The SLFP and in all probability the President is against any move that requires a referendum, which means any change that touches the entrenched clauses of the Constitution. This brings the SLFP onto the same page as the Joint Opposition which has made clear in its written submission that it will fight tooth and nail against any tampering with those clauses.

How then to proceed and what to proceed with? Douglas Devananda who turns 60 on 10 November, has been the only really reliable long term ally of the Sri Lankan state, has spent quite a few of those years arguing that all that is possible and necessary at the current moment is the implementation of the 13th amendment, and he has been proven right in so doing. 

But is it possible to implement 13A while doing two seemingly contrary things at the same time, namely to freeze the contentious issue of police powers while rationalising the Concurrent List and swapping some powers between centre and periphery, as Mahinda Rajapaksa planned to in 2011, before the TA wrecked it by seeking to go beyond the arrangements on land in the 13th amendment, which had been painstakingly negotiated with and by Gamini Dissanaike and Sarath Amunugama?  

There are two people, one a tough minded practitioner, the other a distinguished scholar, who know a legitimate and transparent way in which the 13th amendment can be revised and re-set without risking a referendum or even the polarising contentiousness of the dubious procedure adopted over the PC bill. These are Douglas Devananda and Emeritus Prof. Lakshman Marasinghe. 
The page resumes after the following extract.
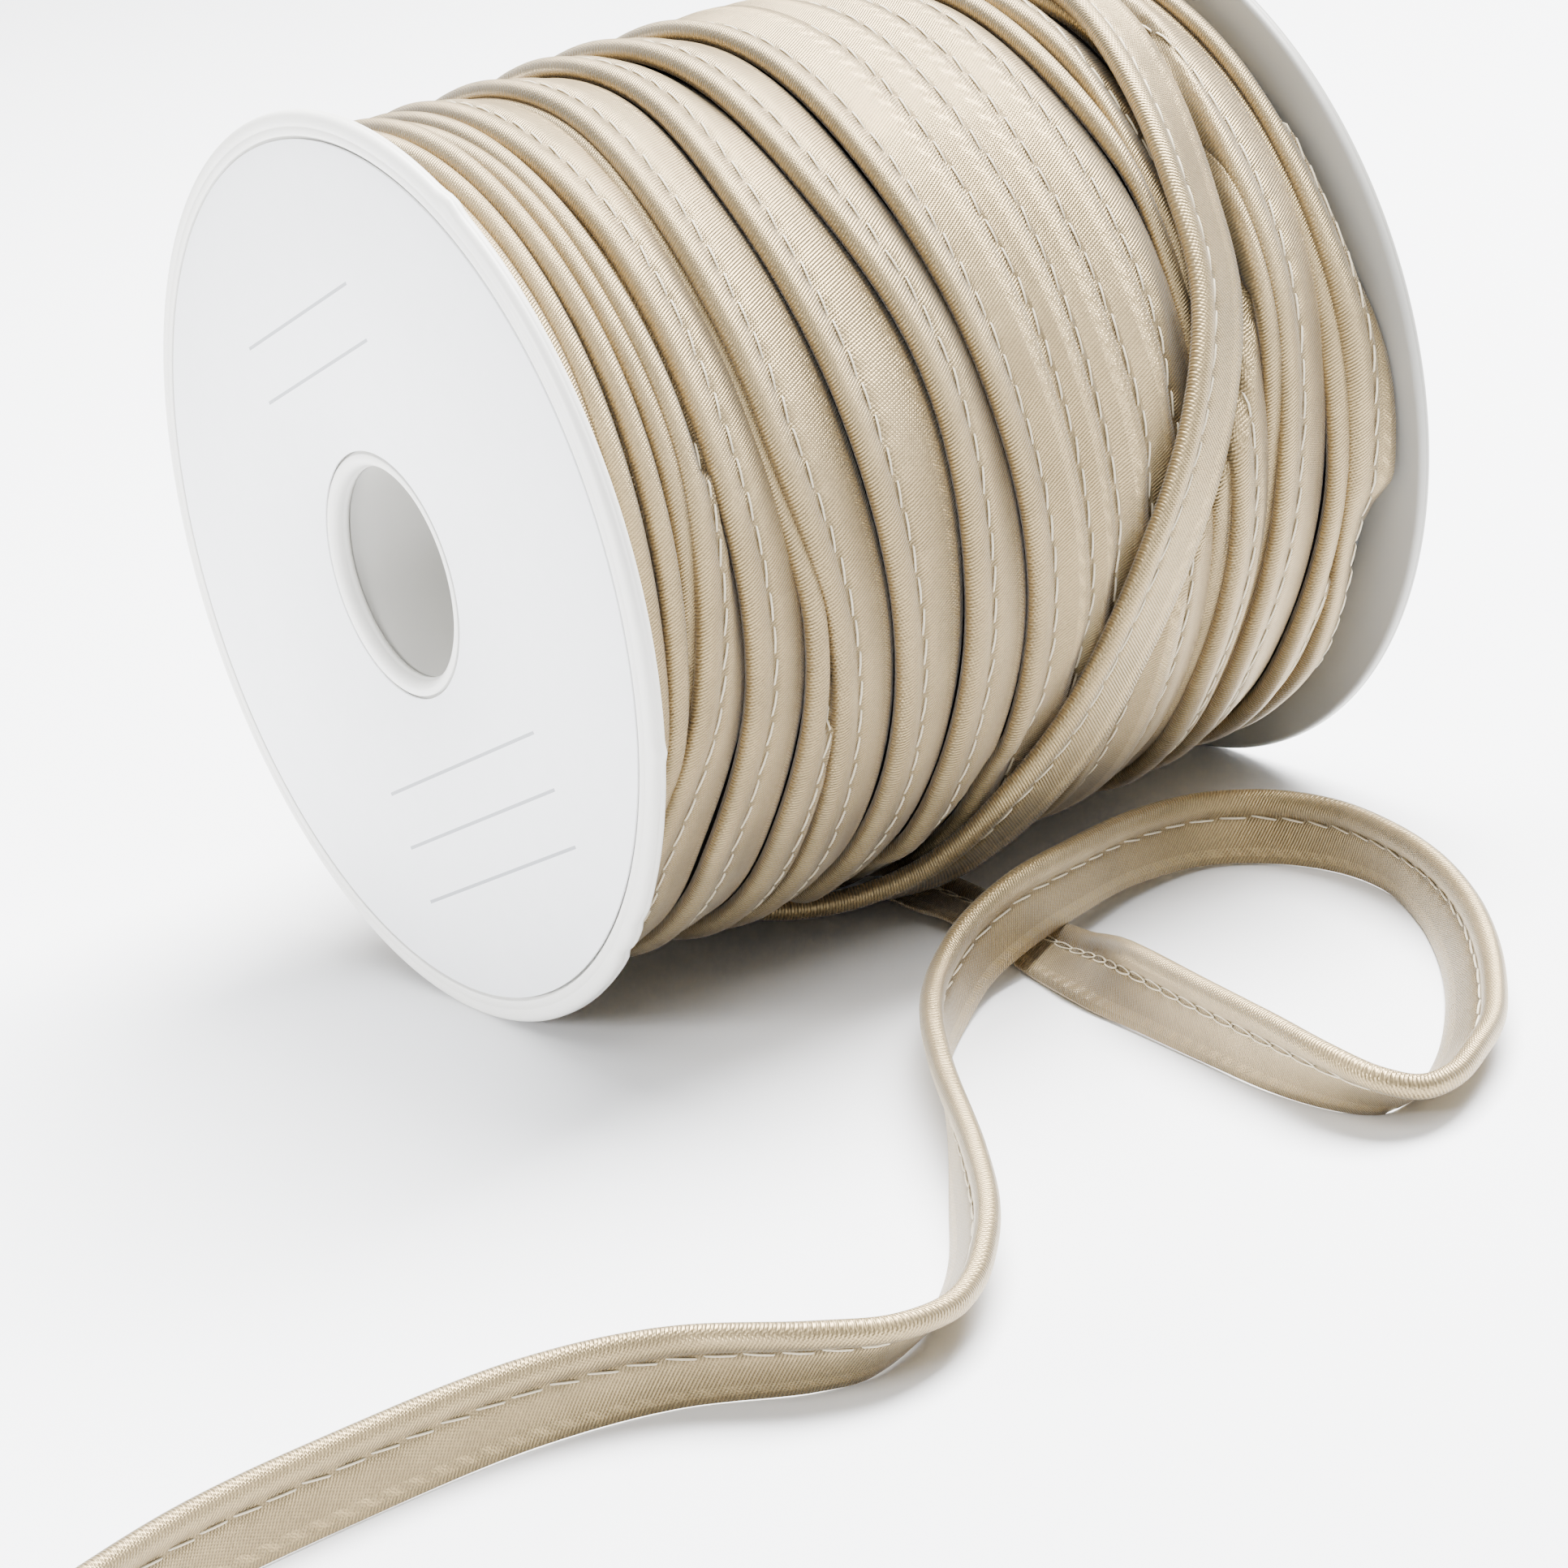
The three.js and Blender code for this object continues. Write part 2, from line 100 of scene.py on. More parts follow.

Transparent tweaking of 13A through pragmatic domestic diplomacy—negotiations--undergirded by all-parties consensus, is the only way to go, from here on in. The roadmap and formula can be worked out by two scholars, Lakshman Marasinghe and Sarath Amunugama. There is nothing wrong with the Constitutional reform process that can’t be fixed by a paradigm shift from a ‘new Constitution/radical reform’, to revision, renovation, re-adjustment and re-set; from liberal idealism to sheer Realism.